• Instruction
Can the data below be set down again exactly, line for line?

• Dataset content
▼

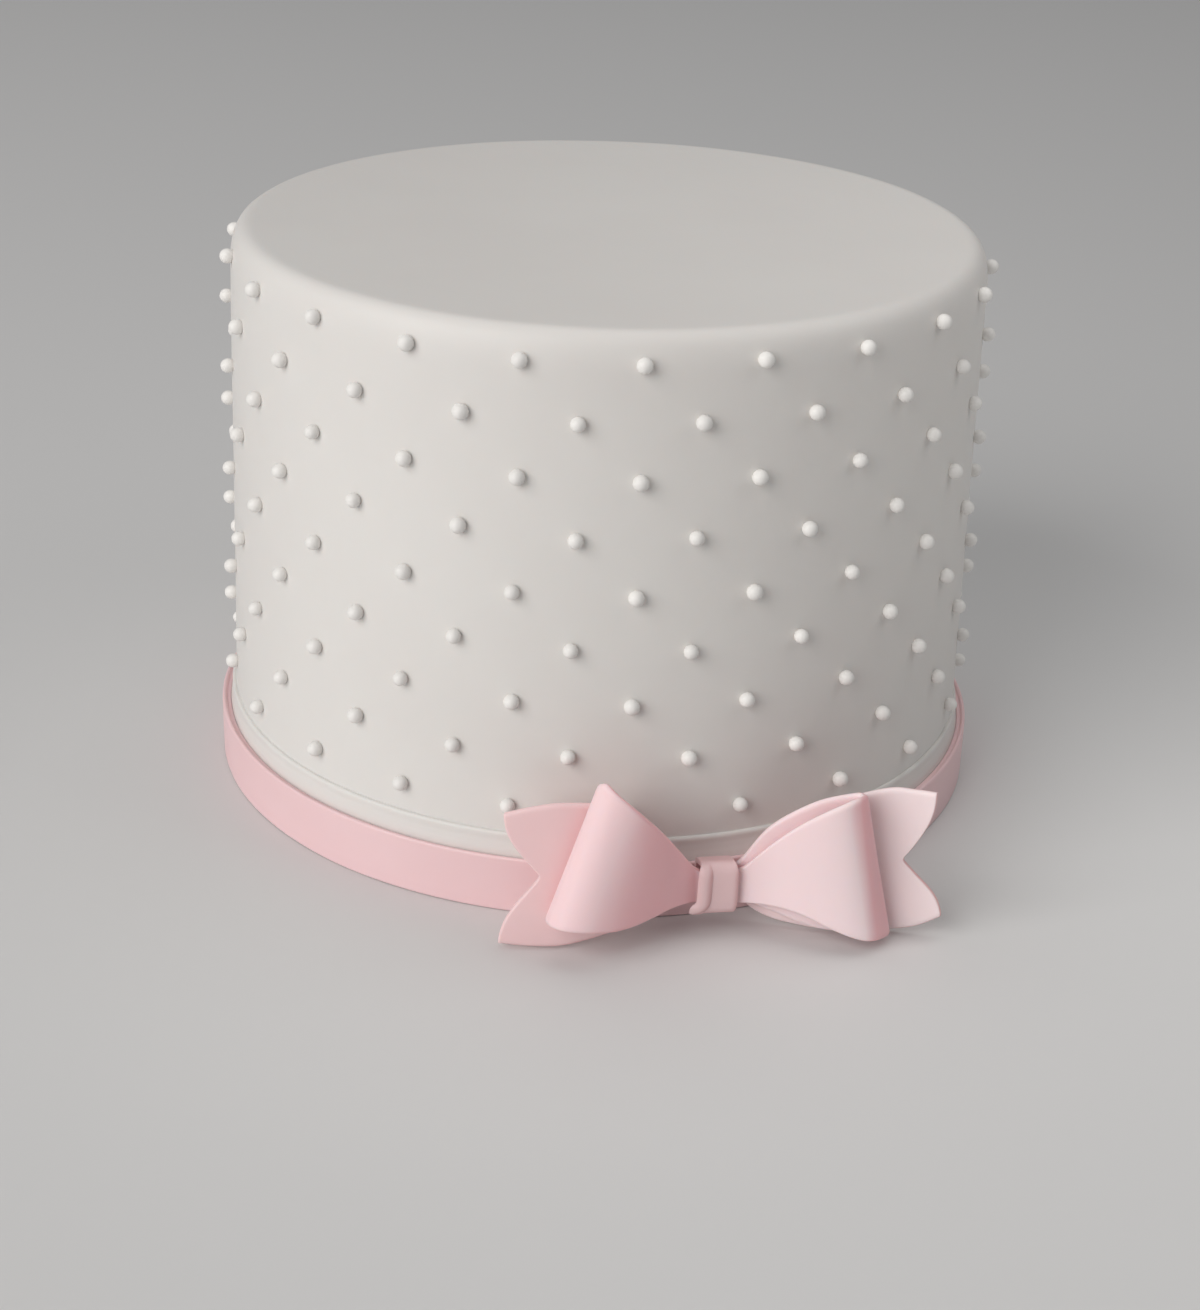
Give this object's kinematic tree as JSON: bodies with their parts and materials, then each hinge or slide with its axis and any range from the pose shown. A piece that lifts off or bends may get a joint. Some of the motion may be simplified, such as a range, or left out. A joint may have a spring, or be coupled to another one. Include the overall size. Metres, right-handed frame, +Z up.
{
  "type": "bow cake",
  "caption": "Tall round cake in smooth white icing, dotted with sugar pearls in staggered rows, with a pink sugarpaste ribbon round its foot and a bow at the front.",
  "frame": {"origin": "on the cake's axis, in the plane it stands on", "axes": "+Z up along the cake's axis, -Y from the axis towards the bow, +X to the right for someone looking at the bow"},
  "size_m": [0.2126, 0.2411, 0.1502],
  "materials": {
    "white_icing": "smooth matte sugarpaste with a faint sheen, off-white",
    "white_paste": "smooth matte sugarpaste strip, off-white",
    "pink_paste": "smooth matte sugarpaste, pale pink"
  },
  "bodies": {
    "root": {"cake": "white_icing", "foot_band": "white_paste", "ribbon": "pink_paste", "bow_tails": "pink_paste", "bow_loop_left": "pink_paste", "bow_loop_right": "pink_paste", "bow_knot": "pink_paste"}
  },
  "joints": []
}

▲

• Exercise solution
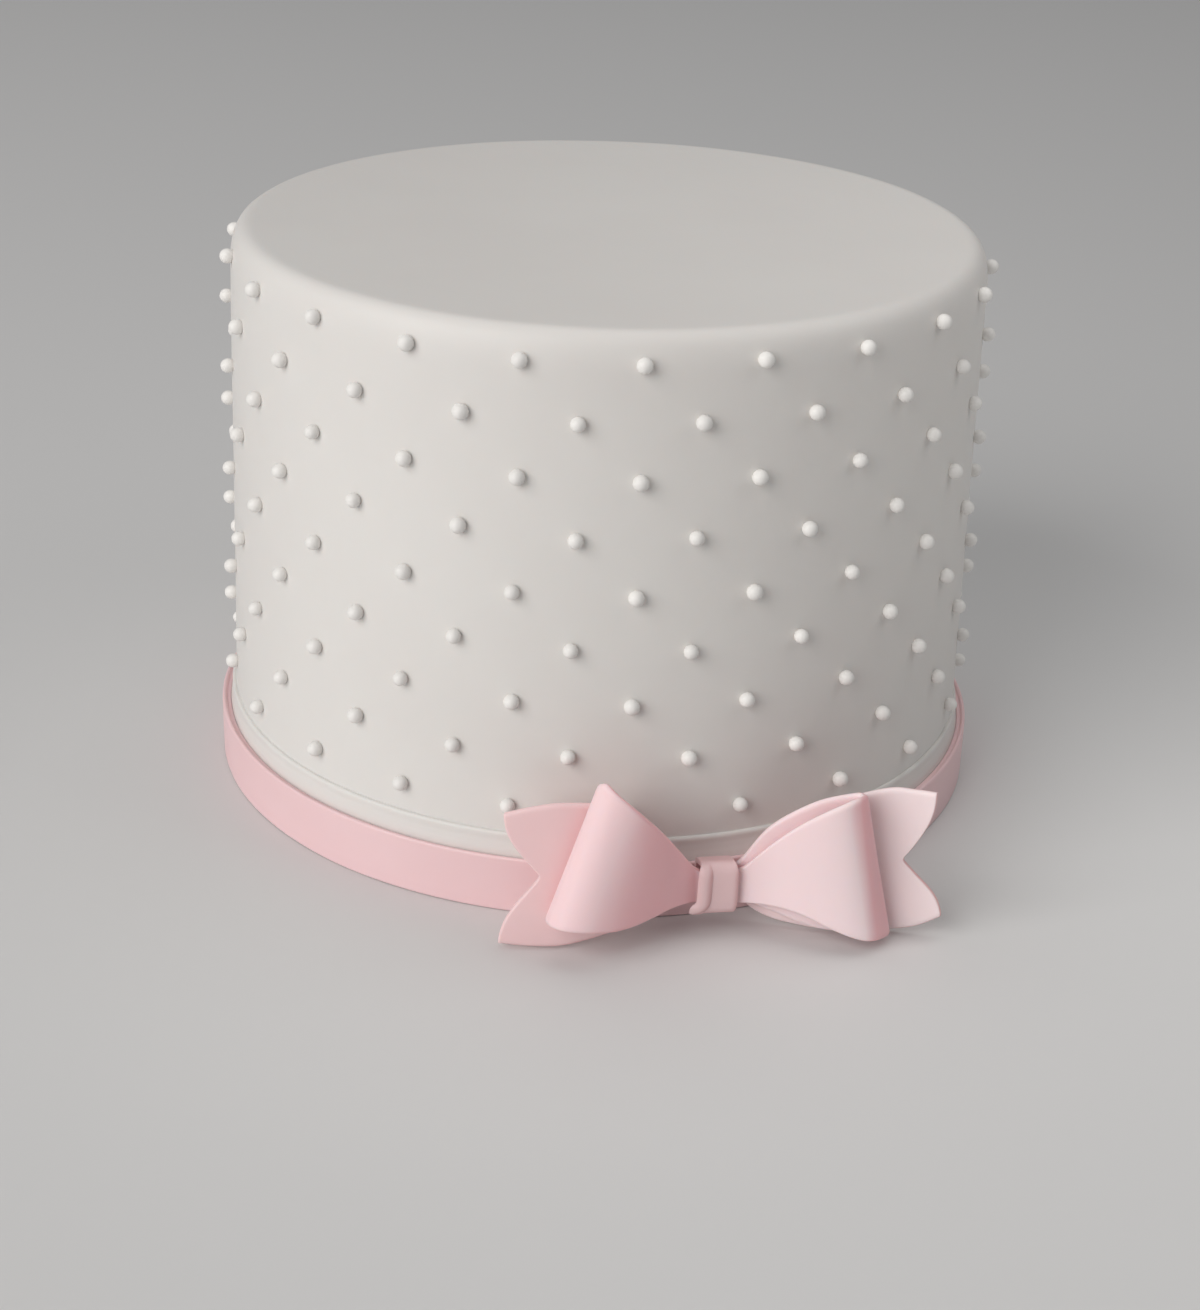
Give this object's kinematic tree as JSON: bodies with their parts and materials, then each hinge or slide with its axis and any range from the pose shown. A piece that lifts off or bends may get a joint. Some of the motion may be simplified, such as a range, or left out. A joint may have a spring, or be coupled to another one. Include the overall size. Metres, right-handed frame, +Z up.
{
  "type": "bow cake",
  "caption": "Tall round cake in smooth white icing, dotted with sugar pearls in staggered rows, with a pink sugarpaste ribbon round its foot and a bow at the front.",
  "frame": {"origin": "on the cake's axis, in the plane it stands on", "axes": "+Z up along the cake's axis, -Y from the axis towards the bow, +X to the right for someone looking at the bow"},
  "size_m": [0.2126, 0.2411, 0.1502],
  "materials": {
    "white_icing": "smooth matte sugarpaste with a faint sheen, off-white",
    "white_paste": "smooth matte sugarpaste strip, off-white",
    "pink_paste": "smooth matte sugarpaste, pale pink"
  },
  "bodies": {
    "root": {"cake": "white_icing", "foot_band": "white_paste", "ribbon": "pink_paste", "bow_tails": "pink_paste", "bow_loop_left": "pink_paste", "bow_loop_right": "pink_paste", "bow_knot": "pink_paste"}
  },
  "joints": []
}